The thing that managers don’t seem to understand is that there won’t be any save situations to bring your prized closer into if you don’t handle the fire that’s currently burning down the building. It’s a do-or-die situation, and your best relief options cannot be saved for a theoretical situation that isn’t guaranteed while the season crumbles with Ubaldo Jimenez on the mound.

Sabermetricians have long been calling for Major League Baseball to get rid of the ‘save’ statistic in the name of removing the mantra of ‘closer’ from bullpens.

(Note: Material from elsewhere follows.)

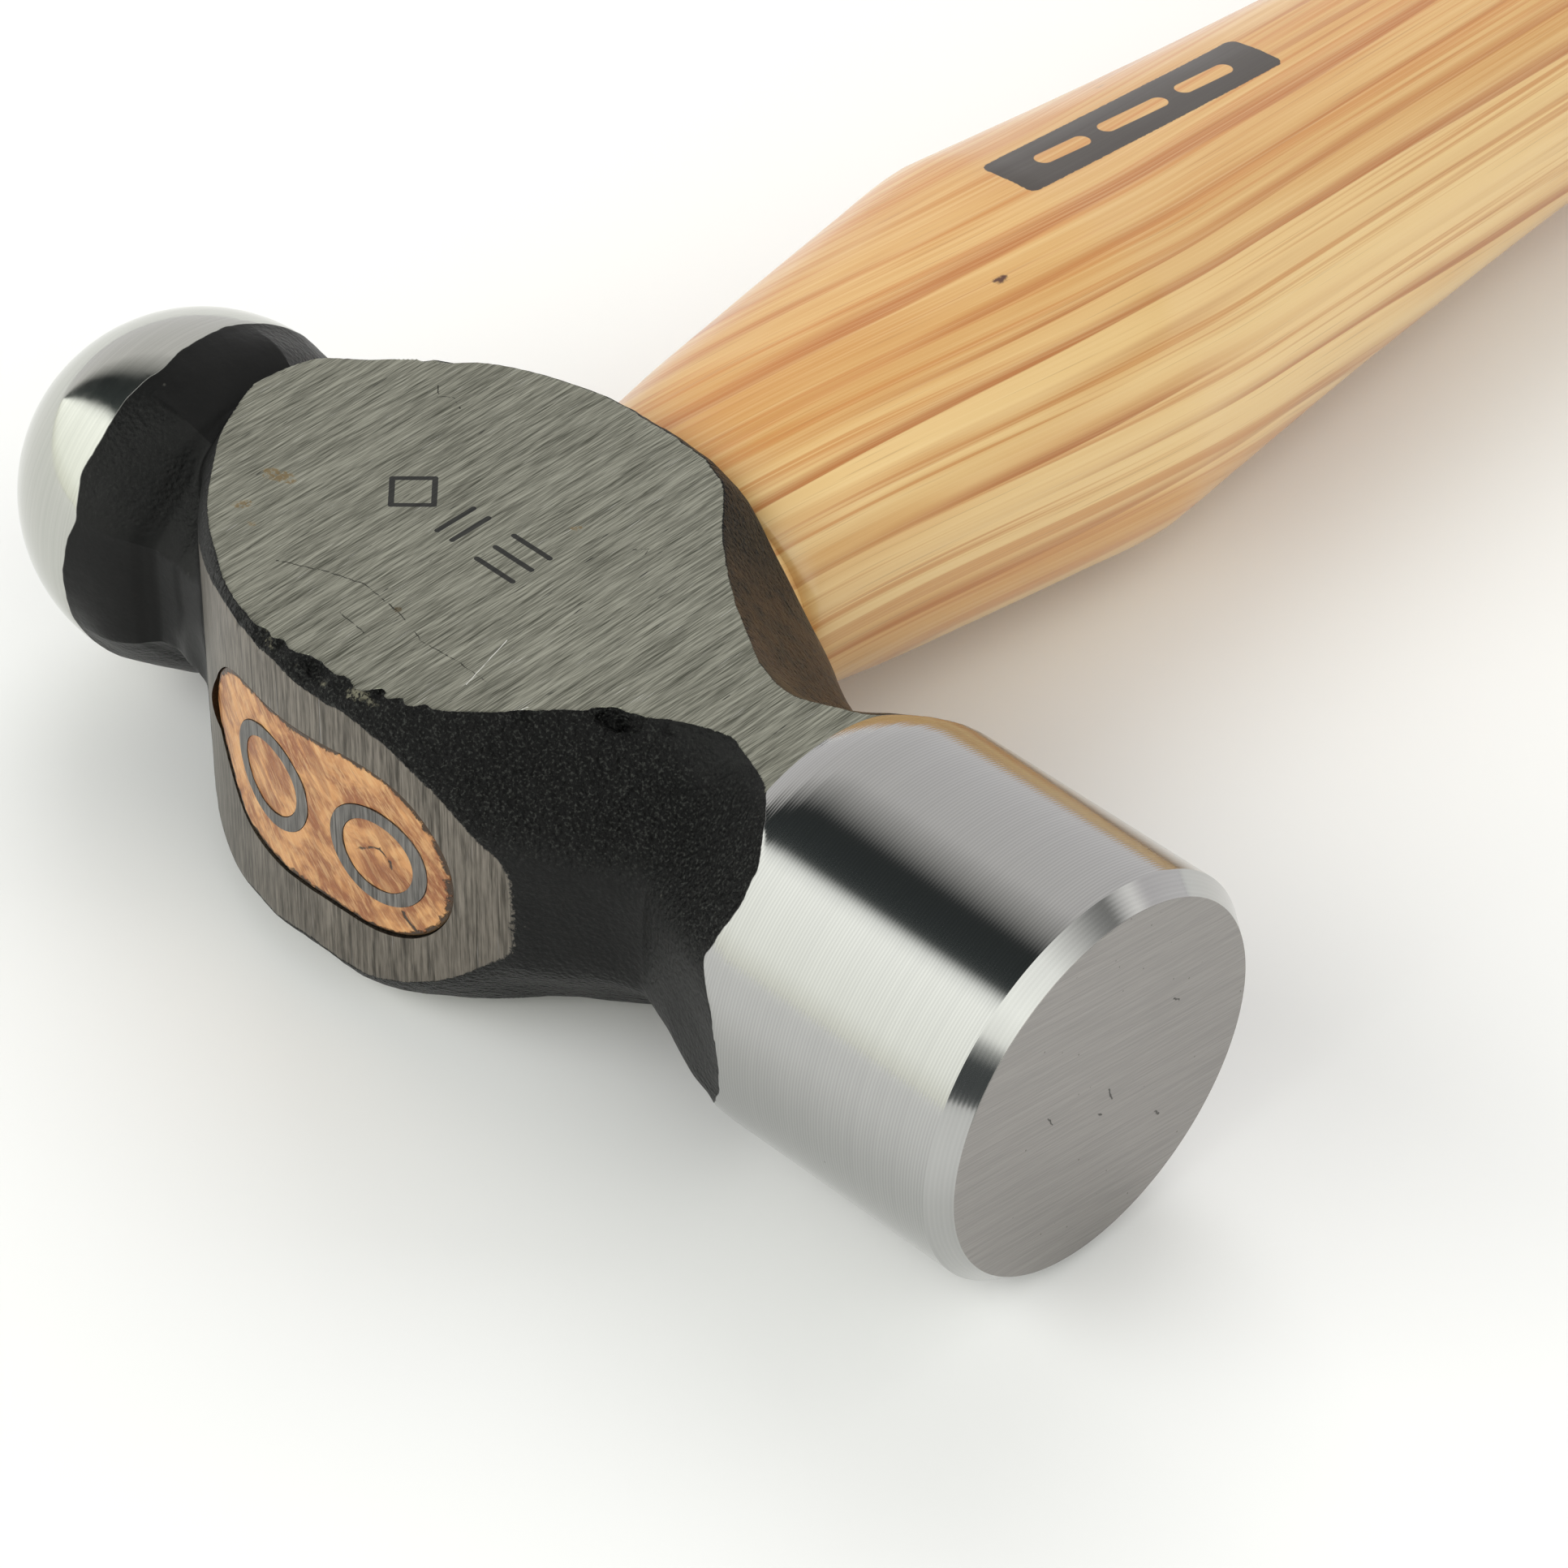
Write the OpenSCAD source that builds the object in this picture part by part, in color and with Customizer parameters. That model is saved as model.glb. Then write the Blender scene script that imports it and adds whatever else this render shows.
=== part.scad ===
// Ball peen hammer: a forged steel head on a wooden handle, lying on its side.
// X runs along the head, from the ball (-X) to the striking face (+X).
// Y runs along the handle, from the ground top of the head (-Y) to the butt (+Y).
// Z is square to the two flat cheeks. The origin is the middle of the eye.

/* [Poll and striking face] */
// Radius of the turned poll
poll_r = 17.5; // [16:0.5:19]
// Eye centre to the striking face
face_x = 64.6; // [60:0.2:72]
// Length of the bevel around the face, along the head
bevel_len = 1.8; // [0.5:0.1:3]
// Depth of the bevel around the face, towards the axis
bevel_depth = 1.4; // [0.5:0.1:3]
// Eye centre to the place where the neck has flared out to the poll
flare_x = 41.7; // [40:0.1:45]

/* [Neck] */
// Eye centre to the crease at the thinnest place
neck_x = 29.3; // [27:0.1:31]
// Half width across the flats at the crease
neck_r = 13.3; // [12:0.1:14]

/* [Barrel and cheeks] */
// Half thickness of the head between its two flat cheeks
cheek_h = 14.9; // [14:0.1:16]
// Half width of the barrel, eye centre to its ground top
barrel_y = 21.2; // [20:0.1:23]
// Eye centre to the end of the cheek beside the ball
cheek_end_x = 28.3; // [27.5:0.1:29]

/* [Ball] */
// Radius of the ball
ball_r = 15.4; // [14.8:0.1:16.5]
// Eye centre to the ball's centre
ball_x = 35.2; // [34.5:0.1:36]
// Half width across the flats of the neck under the ball
ball_neck_r = 11.8; // [10.5:0.1:12.5]

/* [Eye and wedges] */
// Half length of the eye, along the head
eye_half = 14.7; // [14.4:0.1:15.2]
// Half width of the eye
eye_r = 7.9; // [7.5:0.1:8.6]
// Eye centre to the middle between the two ring wedges, towards the face
ring_mid = 2; // [0:0.1:2.2]
// Half the distance between the two ring wedges
ring_half_gap = 6; // [5.2:0.1:6.2]
// Outer radius of a ring wedge
ring_r = 4.7; // [4.2:0.1:5]
// Wall of a ring wedge at its struck end
ring_wall = 1.3; // [1:0.1:1.6]
// Wall of a ring wedge at its thin end
ring_tip = 0.4; // [0.3:0.1:0.8]
// How deep a ring wedge is driven
ring_depth = 14; // [8:1:18]

/* [Handle] */
// Eye centre to the butt of the handle
butt_y = 362; // [345:1:385]
// Half width at the shoulder that meets the head
shoulder_w = 14.9; // [14.6:0.1:16]
// Half width at the swell just behind the head
swell_w = 19.7; // [18.5:0.1:21]
// Eye centre to the swell
swell_y = 63; // [58:1:68]
// Half width at the slender waist
waist_w = 13.6; // [12:0.1:15]
// Half width at the grip
grip_w = 17; // [15:0.1:18.5]
// Thickness of the handle over its width
handle_flat = 0.86; // [0.8:0.01:0.95]

/* [Hidden] */
$fn = 96;
reach = 60;                       // longer than any cut has to be
lap = 2;                          // how far two arcs of one outline run over each other
face_start = face_x - bevel_len;  // where the bevel begins
barrel_x = 1;                     // crest of the barrel's ground top
left_arc = 31.6;                  // radius of the ground wall towards the ball
right_arc = 53.5;                 // radius of the ground wall towards the poll
crest_x = 3;                      // crest of the slanted facets
crest_d = 24.9;                   // axis to the slanted facets at that crest
facet_left = 48;                  // radius of the slanted facets towards the ball
facet_right = 17.5;               // radius of the slanted facets towards the poll
throat_x = 17.5;                  // where the slanted facets start to run straight
throat_d = 17.2;                  // axis to the slanted facets there
tongue_x = 35.5;                  // where the flat cheek ends under the poll
// The neck's and the cheek's slopes, carried on to the face, where turning cuts them away.
neck_wide = neck_r + (poll_r - neck_r) * (face_x - neck_x) / (flare_x - neck_x);
tongue_wide = cheek_h + (poll_r - cheek_h) * (face_x - tongue_x) / (flare_x - tongue_x);
ball_back = 3.1;                  // ball's centre to the end of its round back
ball_foot = 6.2;                  // ball's centre to the foot of its back
ball_foot_r = ball_neck_r - 0.7;  // the back's foot, sunk inside the neck
ball_back_r = sqrt(ball_r * ball_r - ball_back * ball_back);
ball_cone_r = ball_foot_r + (ball_back_r - ball_foot_r) / (ball_foot - ball_back) * (ball_r + ball_foot);
tenon_x = eye_half - eye_r;       // eye centre to the middle of each round end
shoulder_y = barrel_y + 0.05;     // the handle's shoulder just clears the steel
sides = 32;                       // sides of the handle's sections
dome = 6;                         // length of the rounded butt

// Turns a solid drawn along Z so that it lies along X.
module along_x(x) translate([x, 0, 0]) rotate([0, 90, 0]) children();

// Everything below an arc of radius r that is top high at x_top.
module below_arc(x_top, top, r) translate([x_top, top - r]) {
    circle(r);
    translate([-r, -2 * reach]) square([2 * r, 2 * reach]);
}

// Outline between such an arc and its mirror image, kept from x_from to x_to.
module lens(x_top, top, r, x_from, x_to) intersection() {
    below_arc(x_top, top, r);
    mirror([0, 1]) below_arc(x_top, top, r);
    translate([x_from, -top]) square([x_to - x_from, 2 * top]);
}

// Outline that widens from the crease, reaches the poll at flare_x and runs on past it.
module flare(x_back, back) polygon([
    [x_back, back], [neck_x, neck_r], [face_x, neck_wide],
    [face_x, -neck_wide], [neck_x, -neck_r], [x_back, -back]]);

// The head from above: its ground top and underside.
module plan() {
    lens(barrel_x, barrel_y, left_arc, -cheek_end_x, barrel_x + lap);
    lens(barrel_x, barrel_y, right_arc, barrel_x, neck_x);
    flare(throat_x, neck_r);
}

// The head along a slanted facet.
module slant() {
    lens(crest_x, crest_d, facet_left, -cheek_end_x, crest_x + lap);
    lens(crest_x, crest_d, facet_right, crest_x, throat_x);
    flare(throat_x, throat_d);
}

// The head from the front: flat cheeks, then the poll.
module elevation() polygon([
    [-cheek_end_x, -cheek_h], [tongue_x, -cheek_h], [face_x, -tongue_wide],
    [face_x, tongue_wide], [tongue_x, cheek_h], [-cheek_end_x, cheek_h]]);

// What turning leaves: everything behind the neck, the round poll, and its bevel.
module turned() {
    along_x(-reach) cylinder(r = barrel_y + cheek_h, h = reach + neck_x + 1);
    along_x(neck_x) cylinder(r = poll_r, h = face_start - neck_x);
    along_x(face_start) cylinder(r1 = poll_r, r2 = poll_r - bevel_depth, h = bevel_len);
}

module barrel_and_poll() intersection() {
    turned();
    linear_extrude(2 * reach, center = true) plan();
    rotate([45, 0, 0]) linear_extrude(2 * reach, center = true) slant();
    rotate([-45, 0, 0]) linear_extrude(2 * reach, center = true) slant();
    rotate([90, 0, 0]) linear_extrude(2 * reach, center = true) elevation();
}

// A sphere whose back is cut to a cone that sinks into the eight-sided neck.
module ball() {
    intersection() {
        translate([-ball_x, 0, 0]) sphere(ball_r);
        along_x(-ball_x - ball_r) cylinder(r1 = ball_cone_r, r2 = ball_foot_r, h = ball_r + ball_foot);
    }
    along_x(-ball_x) rotate(22.5) cylinder(r = ball_neck_r / cos(22.5), h = ball_x - tenon_x, $fn = 8);
}

// Everything inside the eye's walls, right through the head.
module eye_bore() rotate([90, 0, 0]) linear_extrude(2 * reach, center = true) {
    for (side = [-1, 1]) translate([side * tenon_x, 0]) circle(eye_r);
    square([2 * tenon_x, 2 * eye_r], center = true);
}

module head() color("dimgray") difference() {
    union() {
        barrel_and_poll();
        ball();
    }
    eye_bore();
}

// Tubular wedge that thins from its struck end, ground flush with the head's top.
module ring_wedge(x) intersection() {
    translate([x, -barrel_y, 0]) rotate([-90, 0, 0]) rotate_extrude() polygon([
        [ring_r - ring_wall, 0], [ring_r, 0], [ring_r, ring_depth], [ring_r - ring_tip, ring_depth]]);
    linear_extrude(2 * reach, center = true) plan();
}

module ring_wedge_face_side() color("slategray") ring_wedge(ring_mid + ring_half_gap);
module ring_wedge_ball_side() color("slategray") ring_wedge(ring_mid - ring_half_gap);

// The handle's stations: distance from the eye, half width, half thickness.
stations = [
    [shoulder_y, shoulder_w, shoulder_w * 0.76],
    [swell_y * 0.5, shoulder_w + (swell_w - shoulder_w) * 0.28, swell_w * 0.67],
    [swell_y - 6, swell_w - 0.7, (swell_w - 0.9) * handle_flat],
    [swell_y, swell_w, swell_w * handle_flat],
    [swell_y + 7, swell_w - 0.7, (swell_w - 0.6) * handle_flat],
    [swell_y + 29, (swell_w + waist_w) * 0.515, (swell_w + waist_w) * 0.515 * handle_flat],
    [swell_y + 60, waist_w + 1.7, (waist_w + 1.7) * handle_flat],
    [butt_y * 0.47, waist_w, waist_w * handle_flat],
    [butt_y * 0.62, waist_w + 0.4, (waist_w + 0.4) * handle_flat],
    [butt_y * 0.84, grip_w - 0.5, (grip_w - 0.5) * handle_flat],
    [butt_y - dome, grip_w, grip_w * handle_flat],
    [butt_y, grip_w, grip_w * handle_flat]];

// Slope of column c at station i, from its neighbours.
function slope(i, c) =
    let (a = max(i - 1, 0), b = min(i + 1, len(stations) - 1))
    (stations[b][c] - stations[a][c]) / (stations[b][0] - stations[a][0]);

// Smooth curve through column c of the stations, at distance y.
function along(y, c, i = 0) =
    i < len(stations) - 2 && y > stations[i + 1][0] ? along(y, c, i + 1)
    : let (h = stations[i + 1][0] - stations[i][0], t = (y - stations[i][0]) / h)
      stations[i][c] * (1 + 2 * t) * (1 - t) * (1 - t) + slope(i, c) * h * t * (1 - t) * (1 - t)
      + stations[i + 1][c] * t * t * (3 - 2 * t) - slope(i + 1, c) * h * t * t * (1 - t);

// One oval section; the butt's last sections close in like a shallow dome.
function rounding(y) =
    y < butt_y - dome ? 1 : 1 - 0.3 * (1 - sqrt(1 - pow((y - butt_y + dome) / dome, 2)));
function section(y) = [for (k = [0 : sides - 1])
    [along(y, 1) * rounding(y) * cos(k * 360 / sides), y,
     along(y, 2) * rounding(y) * sin(k * 360 / sides)]];

body_y = [for (k = [0 : 40]) shoulder_y + (butt_y - dome - shoulder_y) * k / 40];
dome_y = [for (a = [15 : 15 : 90]) butt_y - dome + dome * sin(a)];
rings = concat(body_y, dome_y);

module handle_body() {
    points = [for (y = rings) each section(y)];
    n = len(rings);
    polyhedron(points, concat(
        [[for (k = [sides - 1 : -1 : 0]) k]],
        [[for (k = [0 : sides - 1]) (n - 1) * sides + k]],
        [for (r = [0 : n - 2]) for (k = [0 : sides - 1]) let (m = (k + 1) % sides)
            each [[r * sides + k, (r + 1) * sides + m, (r + 1) * sides + k],
                  [r * sides + k, r * sides + m, (r + 1) * sides + m]]]));
}

// Fills the eye, from the head's ground top to just inside the handle's shoulder.
module tenon() intersection() {
    eye_bore();
    linear_extrude(2 * reach, center = true) {
        plan();
        translate([-eye_half, 0]) square([2 * eye_half, shoulder_y + lap]);
    }
}

module handle() color("burlywood") {
    difference() {
        union() {
            tenon();
            handle_body();
        }
        ring_wedge(ring_mid + ring_half_gap);
        ring_wedge(ring_mid - ring_half_gap);
    }
}

head();
handle();
ring_wedge_face_side();
ring_wedge_ball_side();
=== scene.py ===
import math
import bpy
import numpy as np
from mathutils import Matrix, Vector


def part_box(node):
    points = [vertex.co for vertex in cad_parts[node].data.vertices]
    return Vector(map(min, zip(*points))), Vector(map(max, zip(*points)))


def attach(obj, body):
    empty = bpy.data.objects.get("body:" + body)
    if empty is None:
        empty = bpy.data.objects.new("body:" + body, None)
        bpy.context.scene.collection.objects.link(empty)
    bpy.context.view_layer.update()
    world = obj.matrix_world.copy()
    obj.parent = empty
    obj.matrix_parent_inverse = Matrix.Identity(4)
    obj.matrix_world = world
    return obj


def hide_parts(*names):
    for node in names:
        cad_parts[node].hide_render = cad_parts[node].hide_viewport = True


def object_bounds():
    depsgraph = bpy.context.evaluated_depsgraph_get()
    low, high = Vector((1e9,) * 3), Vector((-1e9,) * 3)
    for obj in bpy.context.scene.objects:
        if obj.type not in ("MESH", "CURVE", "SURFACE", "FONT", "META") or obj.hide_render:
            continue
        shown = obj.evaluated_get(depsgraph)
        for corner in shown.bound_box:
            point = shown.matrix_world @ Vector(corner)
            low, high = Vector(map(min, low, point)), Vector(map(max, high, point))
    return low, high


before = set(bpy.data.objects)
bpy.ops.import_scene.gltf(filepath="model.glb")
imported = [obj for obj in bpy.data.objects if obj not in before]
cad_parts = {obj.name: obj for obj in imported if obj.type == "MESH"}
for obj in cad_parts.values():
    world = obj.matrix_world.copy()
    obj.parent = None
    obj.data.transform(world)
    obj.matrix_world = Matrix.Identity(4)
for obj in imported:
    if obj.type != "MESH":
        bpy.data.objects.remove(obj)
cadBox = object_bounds()
mm = 0.001
headLow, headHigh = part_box("head")
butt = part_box("handle")[1].y / mm


# ---- small helpers: curves, noise and meshes ----

def curveThrough(points):
    # smooth curve that never overshoots its points
    px, py = np.array(points, float).T
    step = np.diff(px)
    rise = np.diff(py) / step
    slope = np.concatenate([[rise[0]], np.zeros(len(px) - 2), [rise[-1]]])
    same = rise[:-1] * rise[1:] > 0
    slope[1:-1][same] = 2 * rise[:-1][same] * rise[1:][same] / (rise[:-1][same] + rise[1:][same])

    def at(x):
        x = np.asarray(x, float)
        k = np.clip(np.searchsorted(px, x) - 1, 0, len(step) - 1)
        t = np.clip((x - px[k]) / step[k], 0, 1)
        return (py[k] * (1 + 2 * t) * (1 - t) ** 2 + slope[k] * step[k] * t * (1 - t) ** 2
                + py[k + 1] * t * t * (3 - 2 * t) - slope[k + 1] * step[k] * t * t * (1 - t))
    return at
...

This would give way to the idea of having a ‘relief ace.’ Your relief ace would be the best reliever in your bullpen, wouldn’t be tied down to any one inning by a predetermined role, and would be available to put out a fire during what the manager deems to be the highest leverage situation of a game.

When Mike Matheny spectacularly botches his bullpen management – as he did on that fateful night in 2014 and tons of times since – everyone shrugs and looks the other way because it’s commonplace to see Mike Matheny mess up a bullpen. But when Buck Showalter does it? It might be time to start paying attention to this ‘relief ace’ idea.

The ghosts of the 2016 Orioles will probably thank you.